_WRITTEN PROBLEM:_
Wherever the word "some" turns up in a line of the entries, copy that line.

_THE DATA:_
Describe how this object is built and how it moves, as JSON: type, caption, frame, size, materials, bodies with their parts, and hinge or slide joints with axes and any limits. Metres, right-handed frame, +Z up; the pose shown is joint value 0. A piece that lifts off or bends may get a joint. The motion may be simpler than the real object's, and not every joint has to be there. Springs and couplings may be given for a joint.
---
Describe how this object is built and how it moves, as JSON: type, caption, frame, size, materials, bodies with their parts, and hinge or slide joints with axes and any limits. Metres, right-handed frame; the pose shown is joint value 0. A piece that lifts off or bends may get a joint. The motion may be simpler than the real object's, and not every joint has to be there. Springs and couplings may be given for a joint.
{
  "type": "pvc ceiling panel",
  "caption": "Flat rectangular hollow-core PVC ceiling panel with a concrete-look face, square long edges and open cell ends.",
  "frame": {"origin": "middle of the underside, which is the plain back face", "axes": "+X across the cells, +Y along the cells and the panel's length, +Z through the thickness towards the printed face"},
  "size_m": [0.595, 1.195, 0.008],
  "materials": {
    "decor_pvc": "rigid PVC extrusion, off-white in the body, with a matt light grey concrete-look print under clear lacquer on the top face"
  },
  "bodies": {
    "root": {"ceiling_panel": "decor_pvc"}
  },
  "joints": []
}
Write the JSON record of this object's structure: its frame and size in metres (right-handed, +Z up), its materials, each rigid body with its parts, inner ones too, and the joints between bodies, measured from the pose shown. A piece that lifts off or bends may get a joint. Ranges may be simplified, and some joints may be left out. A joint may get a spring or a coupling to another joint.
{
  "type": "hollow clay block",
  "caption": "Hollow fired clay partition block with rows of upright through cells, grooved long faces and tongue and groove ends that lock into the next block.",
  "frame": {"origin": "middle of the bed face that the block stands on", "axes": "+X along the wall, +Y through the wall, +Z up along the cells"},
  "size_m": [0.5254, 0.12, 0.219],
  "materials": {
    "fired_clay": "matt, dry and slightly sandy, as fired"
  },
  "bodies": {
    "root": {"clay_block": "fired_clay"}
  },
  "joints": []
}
...
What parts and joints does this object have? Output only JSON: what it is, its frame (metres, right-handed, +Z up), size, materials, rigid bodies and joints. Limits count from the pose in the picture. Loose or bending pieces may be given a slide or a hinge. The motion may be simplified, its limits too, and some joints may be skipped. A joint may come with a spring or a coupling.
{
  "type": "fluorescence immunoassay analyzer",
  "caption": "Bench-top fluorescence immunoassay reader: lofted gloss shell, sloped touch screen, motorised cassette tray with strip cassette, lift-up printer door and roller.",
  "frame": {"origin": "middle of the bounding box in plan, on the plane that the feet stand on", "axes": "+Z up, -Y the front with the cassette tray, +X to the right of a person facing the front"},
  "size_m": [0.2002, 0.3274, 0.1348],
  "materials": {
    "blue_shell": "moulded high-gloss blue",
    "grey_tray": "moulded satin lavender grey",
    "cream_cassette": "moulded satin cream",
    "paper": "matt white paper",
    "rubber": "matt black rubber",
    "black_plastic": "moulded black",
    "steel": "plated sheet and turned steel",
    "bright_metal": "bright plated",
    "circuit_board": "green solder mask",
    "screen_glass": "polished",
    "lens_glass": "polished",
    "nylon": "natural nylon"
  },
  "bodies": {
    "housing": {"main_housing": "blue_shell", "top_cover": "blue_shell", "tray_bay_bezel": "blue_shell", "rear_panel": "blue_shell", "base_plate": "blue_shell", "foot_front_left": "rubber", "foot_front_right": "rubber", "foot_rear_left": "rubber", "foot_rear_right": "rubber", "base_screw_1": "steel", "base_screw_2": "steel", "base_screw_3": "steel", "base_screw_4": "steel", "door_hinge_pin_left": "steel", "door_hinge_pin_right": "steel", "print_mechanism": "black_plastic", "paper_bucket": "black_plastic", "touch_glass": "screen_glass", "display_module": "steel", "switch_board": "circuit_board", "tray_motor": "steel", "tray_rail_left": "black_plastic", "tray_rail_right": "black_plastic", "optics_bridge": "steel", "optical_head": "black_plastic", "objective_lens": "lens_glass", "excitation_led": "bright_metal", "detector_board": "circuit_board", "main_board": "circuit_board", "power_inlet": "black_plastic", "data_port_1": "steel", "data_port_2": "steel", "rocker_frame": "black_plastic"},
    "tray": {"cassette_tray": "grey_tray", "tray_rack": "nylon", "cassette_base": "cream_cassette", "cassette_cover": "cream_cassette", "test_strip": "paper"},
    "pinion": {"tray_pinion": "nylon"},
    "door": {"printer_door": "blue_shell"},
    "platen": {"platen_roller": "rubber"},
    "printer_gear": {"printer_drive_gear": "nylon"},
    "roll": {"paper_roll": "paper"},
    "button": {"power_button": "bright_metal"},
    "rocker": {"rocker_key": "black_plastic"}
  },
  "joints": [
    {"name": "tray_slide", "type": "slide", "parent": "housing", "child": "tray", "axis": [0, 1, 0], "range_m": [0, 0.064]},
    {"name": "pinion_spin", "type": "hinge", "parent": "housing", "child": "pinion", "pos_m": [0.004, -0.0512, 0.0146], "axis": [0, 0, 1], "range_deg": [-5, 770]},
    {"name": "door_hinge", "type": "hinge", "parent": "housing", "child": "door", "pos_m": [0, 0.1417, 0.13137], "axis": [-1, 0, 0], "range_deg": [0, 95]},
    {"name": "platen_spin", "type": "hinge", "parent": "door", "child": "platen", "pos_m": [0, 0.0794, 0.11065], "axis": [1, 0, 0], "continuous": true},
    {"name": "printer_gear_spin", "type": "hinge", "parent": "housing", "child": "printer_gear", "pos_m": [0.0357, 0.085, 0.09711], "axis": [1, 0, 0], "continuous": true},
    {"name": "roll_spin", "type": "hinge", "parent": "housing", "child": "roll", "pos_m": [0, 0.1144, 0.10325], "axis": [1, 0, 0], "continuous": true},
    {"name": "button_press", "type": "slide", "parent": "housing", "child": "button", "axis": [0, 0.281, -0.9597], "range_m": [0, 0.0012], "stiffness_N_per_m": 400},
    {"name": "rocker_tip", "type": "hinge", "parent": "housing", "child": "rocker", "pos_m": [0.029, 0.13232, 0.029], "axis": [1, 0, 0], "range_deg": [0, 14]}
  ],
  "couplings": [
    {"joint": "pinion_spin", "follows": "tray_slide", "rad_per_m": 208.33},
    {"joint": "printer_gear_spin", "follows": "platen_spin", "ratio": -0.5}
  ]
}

_FULL RESPONSE:_
Write the JSON record of this object's structure: its frame and size in metres (right-handed, +Z up), its materials, each rigid body with its parts, inner ones too, and the joints between bodies, measured from the pose shown. A piece that lifts off or bends may get a joint. Ranges may be simplified, and some joints may be left out. A joint may get a spring or a coupling to another joint.
What parts and joints does this object have? Output only JSON: what it is, its frame (metres, right-handed, +Z up), size, materials, rigid bodies and joints. Limits count from the pose in the picture. Loose or bending pieces may be given a slide or a hinge. The motion may be simplified, its limits too, and some joints may be skipped. A joint may come with a spring or a coupling.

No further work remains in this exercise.